EXERCISE INSTRUCTIONS:
Pull every line containing the word "joints" from the records.

━━ EXERCISE DATA

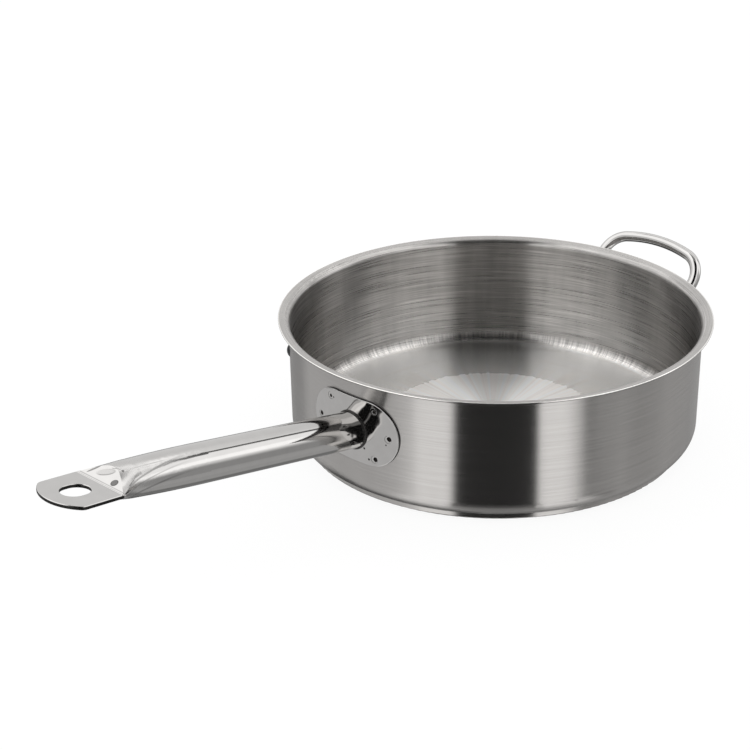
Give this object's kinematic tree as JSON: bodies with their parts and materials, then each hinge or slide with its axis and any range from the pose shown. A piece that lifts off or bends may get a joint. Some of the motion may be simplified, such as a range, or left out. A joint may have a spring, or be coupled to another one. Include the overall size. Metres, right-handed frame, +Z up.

━━━━
━━ EXERCISE DATA

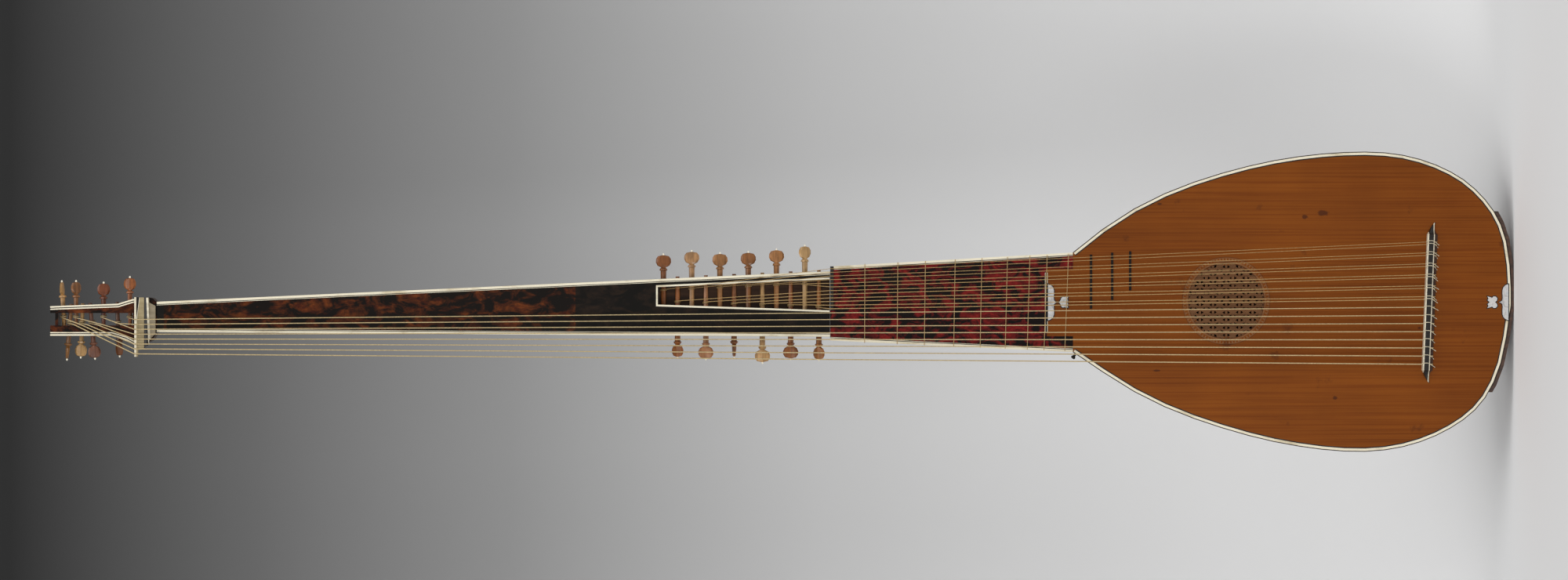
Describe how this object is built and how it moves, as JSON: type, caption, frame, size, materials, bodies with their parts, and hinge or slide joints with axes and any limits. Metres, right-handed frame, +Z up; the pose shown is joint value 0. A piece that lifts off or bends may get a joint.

━━━━
━━ EXERCISE DATA

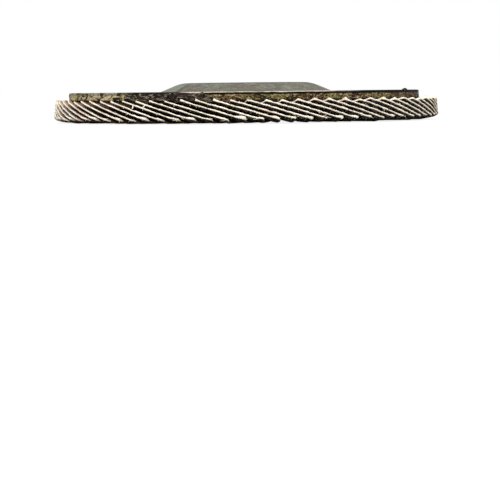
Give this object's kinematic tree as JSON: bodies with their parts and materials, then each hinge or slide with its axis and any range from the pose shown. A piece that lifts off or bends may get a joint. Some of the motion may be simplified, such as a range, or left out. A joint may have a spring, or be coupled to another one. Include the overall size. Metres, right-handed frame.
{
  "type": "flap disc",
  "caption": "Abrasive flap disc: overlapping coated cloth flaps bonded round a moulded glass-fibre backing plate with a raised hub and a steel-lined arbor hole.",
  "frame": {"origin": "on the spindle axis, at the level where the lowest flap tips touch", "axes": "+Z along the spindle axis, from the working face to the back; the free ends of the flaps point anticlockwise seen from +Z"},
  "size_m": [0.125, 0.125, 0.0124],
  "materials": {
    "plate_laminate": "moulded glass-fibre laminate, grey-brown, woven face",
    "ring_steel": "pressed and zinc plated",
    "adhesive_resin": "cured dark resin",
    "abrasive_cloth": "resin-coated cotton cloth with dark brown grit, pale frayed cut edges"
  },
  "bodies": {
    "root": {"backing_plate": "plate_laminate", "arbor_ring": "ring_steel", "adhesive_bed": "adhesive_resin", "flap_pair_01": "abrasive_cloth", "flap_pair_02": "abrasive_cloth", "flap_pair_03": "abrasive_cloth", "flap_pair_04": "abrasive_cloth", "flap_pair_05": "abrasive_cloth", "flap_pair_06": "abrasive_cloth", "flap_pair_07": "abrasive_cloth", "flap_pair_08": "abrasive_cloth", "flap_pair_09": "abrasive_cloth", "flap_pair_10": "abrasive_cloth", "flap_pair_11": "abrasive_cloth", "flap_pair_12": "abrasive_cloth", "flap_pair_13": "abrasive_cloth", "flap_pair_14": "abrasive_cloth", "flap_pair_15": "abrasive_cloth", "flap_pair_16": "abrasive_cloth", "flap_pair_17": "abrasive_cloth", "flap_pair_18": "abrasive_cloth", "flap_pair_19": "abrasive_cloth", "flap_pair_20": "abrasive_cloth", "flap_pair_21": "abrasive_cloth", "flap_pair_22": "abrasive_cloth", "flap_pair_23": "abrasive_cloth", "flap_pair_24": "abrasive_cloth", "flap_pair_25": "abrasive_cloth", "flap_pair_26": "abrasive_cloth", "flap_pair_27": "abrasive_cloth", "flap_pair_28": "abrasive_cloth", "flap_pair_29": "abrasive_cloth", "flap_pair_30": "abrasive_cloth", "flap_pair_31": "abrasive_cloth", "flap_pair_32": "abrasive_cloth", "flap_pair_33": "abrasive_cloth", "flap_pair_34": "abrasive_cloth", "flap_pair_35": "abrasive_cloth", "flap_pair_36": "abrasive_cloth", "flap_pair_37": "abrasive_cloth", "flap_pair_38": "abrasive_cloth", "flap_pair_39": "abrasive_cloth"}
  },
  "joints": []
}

━━━━

RESULT FOR THIS EXERCISE:
Describe how this object is built and how it moves, as JSON: type, caption, frame, size, materials, bodies with their parts, and hinge or slide joints with axes and any limits. Metres, right-handed frame, +Z up; the pose shown is joint value 0. A piece that lifts off or bends may get a joint.
  "joints": []